__Task details__:
Find each line with the word "More" and copy it.

__The input__:
((

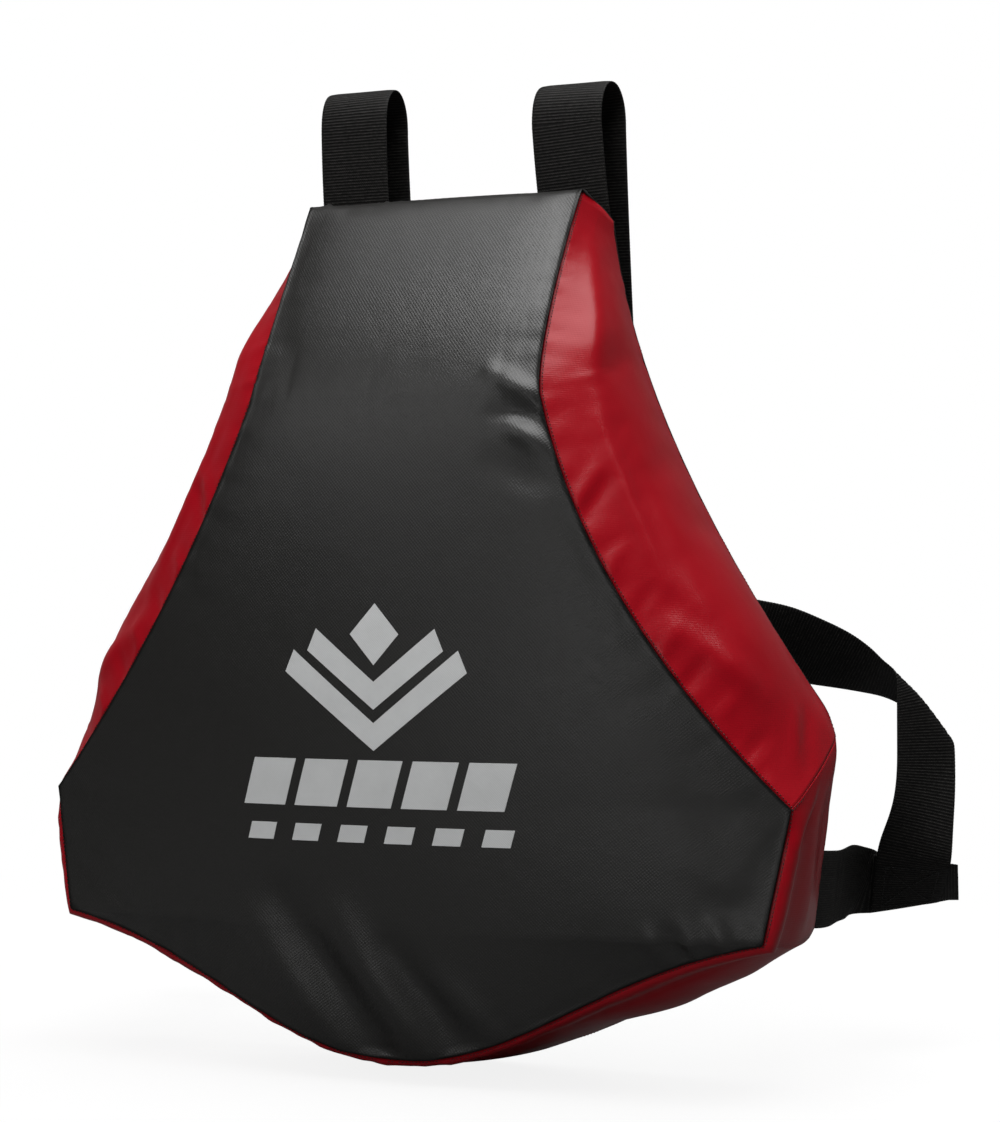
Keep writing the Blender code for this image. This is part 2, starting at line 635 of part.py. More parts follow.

))
((

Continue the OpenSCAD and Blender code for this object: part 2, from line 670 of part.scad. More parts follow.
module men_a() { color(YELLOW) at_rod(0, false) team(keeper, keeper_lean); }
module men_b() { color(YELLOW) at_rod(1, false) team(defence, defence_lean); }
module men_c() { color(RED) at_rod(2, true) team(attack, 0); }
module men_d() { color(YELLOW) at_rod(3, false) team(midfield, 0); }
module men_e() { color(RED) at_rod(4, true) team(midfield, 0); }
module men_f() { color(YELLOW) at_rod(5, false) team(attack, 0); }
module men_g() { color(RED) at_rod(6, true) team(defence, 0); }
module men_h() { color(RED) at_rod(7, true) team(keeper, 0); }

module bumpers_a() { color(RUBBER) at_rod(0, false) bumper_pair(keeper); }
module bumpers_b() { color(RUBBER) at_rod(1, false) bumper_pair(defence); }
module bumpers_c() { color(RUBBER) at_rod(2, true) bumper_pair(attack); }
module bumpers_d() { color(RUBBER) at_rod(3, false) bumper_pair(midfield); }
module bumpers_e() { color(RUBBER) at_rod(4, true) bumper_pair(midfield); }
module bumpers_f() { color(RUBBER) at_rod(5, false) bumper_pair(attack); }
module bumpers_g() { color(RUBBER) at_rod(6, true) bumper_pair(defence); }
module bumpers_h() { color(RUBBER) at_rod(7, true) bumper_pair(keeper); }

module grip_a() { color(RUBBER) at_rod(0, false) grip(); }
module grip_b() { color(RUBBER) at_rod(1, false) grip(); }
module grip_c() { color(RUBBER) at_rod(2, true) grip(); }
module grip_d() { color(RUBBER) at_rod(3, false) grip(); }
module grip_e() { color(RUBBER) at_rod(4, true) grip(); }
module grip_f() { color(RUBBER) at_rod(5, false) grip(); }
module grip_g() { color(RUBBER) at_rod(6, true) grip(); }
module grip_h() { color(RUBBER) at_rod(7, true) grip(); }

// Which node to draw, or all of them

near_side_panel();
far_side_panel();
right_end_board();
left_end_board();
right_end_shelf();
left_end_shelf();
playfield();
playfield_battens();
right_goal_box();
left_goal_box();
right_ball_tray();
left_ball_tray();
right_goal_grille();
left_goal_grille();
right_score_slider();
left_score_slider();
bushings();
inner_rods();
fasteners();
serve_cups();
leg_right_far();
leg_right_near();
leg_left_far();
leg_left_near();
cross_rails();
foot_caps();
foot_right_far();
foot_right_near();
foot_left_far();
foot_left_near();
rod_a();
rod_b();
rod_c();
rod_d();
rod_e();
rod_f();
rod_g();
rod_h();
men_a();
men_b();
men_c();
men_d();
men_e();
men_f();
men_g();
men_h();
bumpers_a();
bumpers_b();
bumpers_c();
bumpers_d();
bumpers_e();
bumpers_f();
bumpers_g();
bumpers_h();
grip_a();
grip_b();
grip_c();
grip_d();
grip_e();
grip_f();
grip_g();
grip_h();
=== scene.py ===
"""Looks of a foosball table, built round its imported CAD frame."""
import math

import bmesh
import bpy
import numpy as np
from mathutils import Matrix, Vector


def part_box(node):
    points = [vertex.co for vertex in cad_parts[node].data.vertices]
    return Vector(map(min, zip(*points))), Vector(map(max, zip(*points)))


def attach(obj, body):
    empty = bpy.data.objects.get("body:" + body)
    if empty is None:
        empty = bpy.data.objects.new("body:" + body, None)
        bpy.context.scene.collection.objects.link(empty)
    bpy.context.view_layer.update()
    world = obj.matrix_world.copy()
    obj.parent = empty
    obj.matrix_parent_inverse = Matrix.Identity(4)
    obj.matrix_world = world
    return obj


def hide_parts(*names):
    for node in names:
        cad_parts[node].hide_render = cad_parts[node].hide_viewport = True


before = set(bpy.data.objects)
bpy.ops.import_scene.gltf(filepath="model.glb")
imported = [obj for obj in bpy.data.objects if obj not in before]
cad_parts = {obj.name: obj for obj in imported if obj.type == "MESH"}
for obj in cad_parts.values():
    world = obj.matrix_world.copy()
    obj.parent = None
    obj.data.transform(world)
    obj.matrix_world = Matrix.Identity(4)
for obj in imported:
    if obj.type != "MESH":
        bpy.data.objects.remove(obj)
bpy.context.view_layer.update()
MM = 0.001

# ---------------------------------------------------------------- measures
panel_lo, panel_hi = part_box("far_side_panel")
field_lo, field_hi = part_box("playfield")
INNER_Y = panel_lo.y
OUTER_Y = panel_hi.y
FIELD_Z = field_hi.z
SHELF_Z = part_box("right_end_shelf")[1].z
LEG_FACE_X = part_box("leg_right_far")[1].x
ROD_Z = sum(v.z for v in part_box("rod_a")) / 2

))
((

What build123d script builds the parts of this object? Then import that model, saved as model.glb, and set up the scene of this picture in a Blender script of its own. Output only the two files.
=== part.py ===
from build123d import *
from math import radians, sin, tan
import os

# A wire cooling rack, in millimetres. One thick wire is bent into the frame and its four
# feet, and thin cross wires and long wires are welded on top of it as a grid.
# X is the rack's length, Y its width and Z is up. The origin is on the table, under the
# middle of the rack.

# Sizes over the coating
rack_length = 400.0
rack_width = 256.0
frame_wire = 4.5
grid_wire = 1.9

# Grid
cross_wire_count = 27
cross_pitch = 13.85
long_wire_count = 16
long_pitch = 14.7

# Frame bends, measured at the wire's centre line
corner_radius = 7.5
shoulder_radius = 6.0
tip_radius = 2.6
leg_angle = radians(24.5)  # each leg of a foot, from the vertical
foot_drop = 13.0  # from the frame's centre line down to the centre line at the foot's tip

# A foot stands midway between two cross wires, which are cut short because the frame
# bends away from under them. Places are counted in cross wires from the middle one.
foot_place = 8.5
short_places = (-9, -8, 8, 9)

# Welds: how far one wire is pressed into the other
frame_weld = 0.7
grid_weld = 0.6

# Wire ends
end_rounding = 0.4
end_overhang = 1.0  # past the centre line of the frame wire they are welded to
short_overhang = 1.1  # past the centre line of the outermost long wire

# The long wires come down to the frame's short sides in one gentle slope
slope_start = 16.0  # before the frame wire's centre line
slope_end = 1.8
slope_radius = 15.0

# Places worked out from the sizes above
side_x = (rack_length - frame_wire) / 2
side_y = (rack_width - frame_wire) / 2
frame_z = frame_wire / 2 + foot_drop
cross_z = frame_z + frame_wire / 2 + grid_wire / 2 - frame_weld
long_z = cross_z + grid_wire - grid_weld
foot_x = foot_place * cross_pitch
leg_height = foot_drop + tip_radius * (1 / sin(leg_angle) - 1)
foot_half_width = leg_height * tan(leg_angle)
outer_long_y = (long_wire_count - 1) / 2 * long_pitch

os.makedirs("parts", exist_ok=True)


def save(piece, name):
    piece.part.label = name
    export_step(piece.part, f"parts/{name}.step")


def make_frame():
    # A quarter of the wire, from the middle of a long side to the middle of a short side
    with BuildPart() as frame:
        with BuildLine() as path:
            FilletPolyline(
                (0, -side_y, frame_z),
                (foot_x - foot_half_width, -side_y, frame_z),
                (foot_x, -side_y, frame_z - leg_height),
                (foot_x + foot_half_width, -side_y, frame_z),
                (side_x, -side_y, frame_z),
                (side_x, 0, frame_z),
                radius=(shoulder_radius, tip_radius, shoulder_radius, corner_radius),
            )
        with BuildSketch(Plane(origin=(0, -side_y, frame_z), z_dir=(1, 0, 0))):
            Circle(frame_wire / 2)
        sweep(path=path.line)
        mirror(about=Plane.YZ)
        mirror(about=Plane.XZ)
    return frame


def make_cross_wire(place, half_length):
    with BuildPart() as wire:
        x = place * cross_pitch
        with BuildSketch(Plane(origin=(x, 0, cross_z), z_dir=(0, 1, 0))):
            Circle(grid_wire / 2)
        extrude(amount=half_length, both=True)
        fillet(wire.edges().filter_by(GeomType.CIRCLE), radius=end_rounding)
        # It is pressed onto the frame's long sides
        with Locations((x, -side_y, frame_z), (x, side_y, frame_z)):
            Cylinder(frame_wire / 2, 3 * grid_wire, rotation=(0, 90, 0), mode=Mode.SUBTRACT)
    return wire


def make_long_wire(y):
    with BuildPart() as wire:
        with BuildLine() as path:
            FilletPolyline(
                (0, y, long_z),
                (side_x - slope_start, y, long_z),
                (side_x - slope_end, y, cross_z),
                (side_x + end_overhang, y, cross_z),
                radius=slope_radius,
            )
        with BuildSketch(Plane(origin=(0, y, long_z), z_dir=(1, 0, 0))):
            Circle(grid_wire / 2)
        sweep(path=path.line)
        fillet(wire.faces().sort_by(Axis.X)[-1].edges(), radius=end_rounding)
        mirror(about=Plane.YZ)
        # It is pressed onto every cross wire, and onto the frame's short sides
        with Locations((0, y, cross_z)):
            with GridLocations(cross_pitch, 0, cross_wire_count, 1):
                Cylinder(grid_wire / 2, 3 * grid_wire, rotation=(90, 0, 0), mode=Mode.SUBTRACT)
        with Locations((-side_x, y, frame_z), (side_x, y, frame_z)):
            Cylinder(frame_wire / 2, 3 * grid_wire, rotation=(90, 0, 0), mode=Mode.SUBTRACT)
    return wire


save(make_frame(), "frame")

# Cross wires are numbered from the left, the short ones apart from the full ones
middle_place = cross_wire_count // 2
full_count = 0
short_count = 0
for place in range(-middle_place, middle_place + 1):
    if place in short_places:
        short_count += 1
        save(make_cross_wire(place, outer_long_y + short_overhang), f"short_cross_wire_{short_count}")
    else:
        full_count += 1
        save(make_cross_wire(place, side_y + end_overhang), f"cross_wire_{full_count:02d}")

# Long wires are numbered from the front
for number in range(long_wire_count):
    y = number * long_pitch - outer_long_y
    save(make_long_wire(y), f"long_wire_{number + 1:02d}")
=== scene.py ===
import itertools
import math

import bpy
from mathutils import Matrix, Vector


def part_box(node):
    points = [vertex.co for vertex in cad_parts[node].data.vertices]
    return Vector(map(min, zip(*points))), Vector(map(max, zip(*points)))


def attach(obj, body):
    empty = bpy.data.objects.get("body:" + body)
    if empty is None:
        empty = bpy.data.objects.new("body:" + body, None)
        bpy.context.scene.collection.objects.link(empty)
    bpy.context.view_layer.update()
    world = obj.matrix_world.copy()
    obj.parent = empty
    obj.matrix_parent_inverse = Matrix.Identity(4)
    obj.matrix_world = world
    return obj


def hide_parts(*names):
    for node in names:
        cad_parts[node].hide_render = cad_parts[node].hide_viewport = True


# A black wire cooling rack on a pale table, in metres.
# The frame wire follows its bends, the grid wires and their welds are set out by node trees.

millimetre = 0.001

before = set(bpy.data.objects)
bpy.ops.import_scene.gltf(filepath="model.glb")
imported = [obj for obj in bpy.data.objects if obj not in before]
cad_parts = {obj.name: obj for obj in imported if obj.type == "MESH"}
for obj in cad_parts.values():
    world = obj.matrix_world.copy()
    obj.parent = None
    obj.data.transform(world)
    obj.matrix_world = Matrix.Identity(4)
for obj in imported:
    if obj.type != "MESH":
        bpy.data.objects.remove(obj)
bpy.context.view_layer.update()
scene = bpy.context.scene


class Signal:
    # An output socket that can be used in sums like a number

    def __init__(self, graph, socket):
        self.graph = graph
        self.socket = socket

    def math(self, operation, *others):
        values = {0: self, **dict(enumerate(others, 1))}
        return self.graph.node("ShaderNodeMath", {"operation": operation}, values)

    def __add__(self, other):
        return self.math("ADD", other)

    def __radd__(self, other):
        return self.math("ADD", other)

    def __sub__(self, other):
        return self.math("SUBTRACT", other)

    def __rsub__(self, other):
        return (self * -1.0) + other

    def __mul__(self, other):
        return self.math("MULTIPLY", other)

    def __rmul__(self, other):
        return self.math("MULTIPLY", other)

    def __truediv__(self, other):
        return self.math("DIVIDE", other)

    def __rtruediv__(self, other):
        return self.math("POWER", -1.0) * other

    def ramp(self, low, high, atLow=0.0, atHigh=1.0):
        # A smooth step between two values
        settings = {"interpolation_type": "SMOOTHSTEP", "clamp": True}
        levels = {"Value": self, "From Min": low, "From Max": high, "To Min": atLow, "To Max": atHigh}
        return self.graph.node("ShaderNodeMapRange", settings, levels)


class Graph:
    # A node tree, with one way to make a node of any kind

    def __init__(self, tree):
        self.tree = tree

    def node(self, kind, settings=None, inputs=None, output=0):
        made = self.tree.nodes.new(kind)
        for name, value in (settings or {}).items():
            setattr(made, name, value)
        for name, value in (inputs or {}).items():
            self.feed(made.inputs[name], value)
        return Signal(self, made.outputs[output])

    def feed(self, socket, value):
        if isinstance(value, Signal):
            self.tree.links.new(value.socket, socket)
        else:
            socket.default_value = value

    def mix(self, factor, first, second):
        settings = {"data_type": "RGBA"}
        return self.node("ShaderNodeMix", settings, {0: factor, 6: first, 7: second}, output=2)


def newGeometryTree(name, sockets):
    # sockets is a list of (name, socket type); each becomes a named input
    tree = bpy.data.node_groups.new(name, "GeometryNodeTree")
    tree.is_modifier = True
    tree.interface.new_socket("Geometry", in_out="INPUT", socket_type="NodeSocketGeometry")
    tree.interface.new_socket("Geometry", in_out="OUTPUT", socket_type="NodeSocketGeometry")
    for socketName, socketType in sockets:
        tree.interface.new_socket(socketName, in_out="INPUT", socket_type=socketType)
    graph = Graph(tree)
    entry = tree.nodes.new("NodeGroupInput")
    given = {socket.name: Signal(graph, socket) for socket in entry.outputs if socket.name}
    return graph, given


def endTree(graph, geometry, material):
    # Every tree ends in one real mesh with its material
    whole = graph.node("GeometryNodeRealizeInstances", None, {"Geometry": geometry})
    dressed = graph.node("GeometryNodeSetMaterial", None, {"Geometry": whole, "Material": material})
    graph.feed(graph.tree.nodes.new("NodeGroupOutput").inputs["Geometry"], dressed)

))

__Result for this task__:
Keep writing the Blender code for this image. This is part 2, starting at line 635 of part.py. More parts follow.
Continue the OpenSCAD and Blender code for this object: part 2, from line 670 of part.scad. More parts follow.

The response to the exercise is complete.